I turned the light off and ran. I ran out of the house, straight to my bicycle and in the very early light of dawn I rode home. Rode home as fast as I possibly could. During those years we kept a house key in the barbecue on the back porch. Once home, I availed myself of that key, let myself into my house, drank half a quart of cold orange juice and crept upstairs and into my room.

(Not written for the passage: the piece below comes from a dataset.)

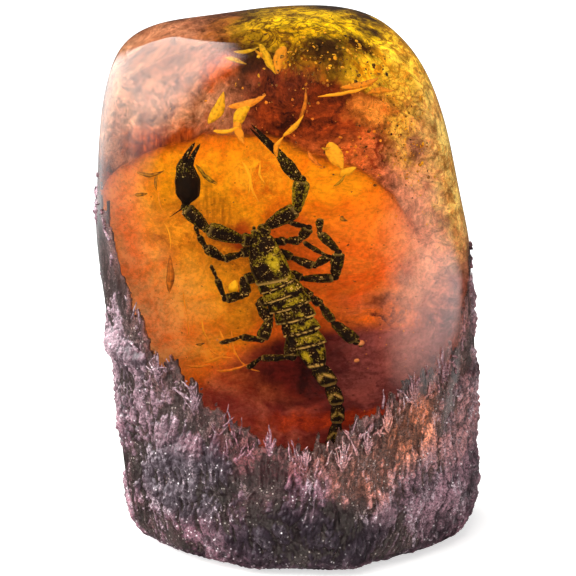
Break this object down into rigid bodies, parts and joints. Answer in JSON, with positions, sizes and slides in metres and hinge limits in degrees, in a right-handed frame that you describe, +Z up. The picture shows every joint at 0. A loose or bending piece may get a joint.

I lay there, heart pounding, delighted by my excellent adventure but even more delighted to be home and in my own bed. As a teenager I had this idea that MY house was That House. The house that other children would dare their friends to walk up to and touch on dark and windy nights. The haunted house. The scary house. The dysfunctional house. But having spent the night at Suzy’s all my self pity about my situation went flying out the window. There was dysfunction and then there was Dysfunction. And that is what I had witnessed at Suzy’s house. I was, probably for the first time in my selfish adolescence, proud of my house. Proud of my mother and the sacrifices she had made to keep us in that house. And incredibly grateful to have a room and a bed of my own. I was profoundly grateful to have any bed at all. Did Suzy even have a bed in that house? I wondered. Does she even have parents? Or siblings? What do they eat? Or drink? Where do they sit? For I had seen no furniture at all. Not even a chair. Just those endless gigantic monstrous machines taking up any space there was. I was happy to be home in a house with windows that opened and a door to my room and a refrigerator that held water and orange juice and milk and fruit. With an old-school mother who wanted to know where I was and with whom. With a strict curfew and occasional groundings and rules and manners and codes of conduct to be followed, however unfair and outdated they seemed at the time. As I fell asleep I felt safe and warm. I don’t want to be Suzy-The-New-Girl, I thought. With her glamour and her sophistication and her sandals and her sex. For the moment I was fine being plain old me. Because from what I had seen (once allowed into the inner sanctum of Suzy’s world) being Suzy-The-New-Girl didn't seem like such an enviable life after all.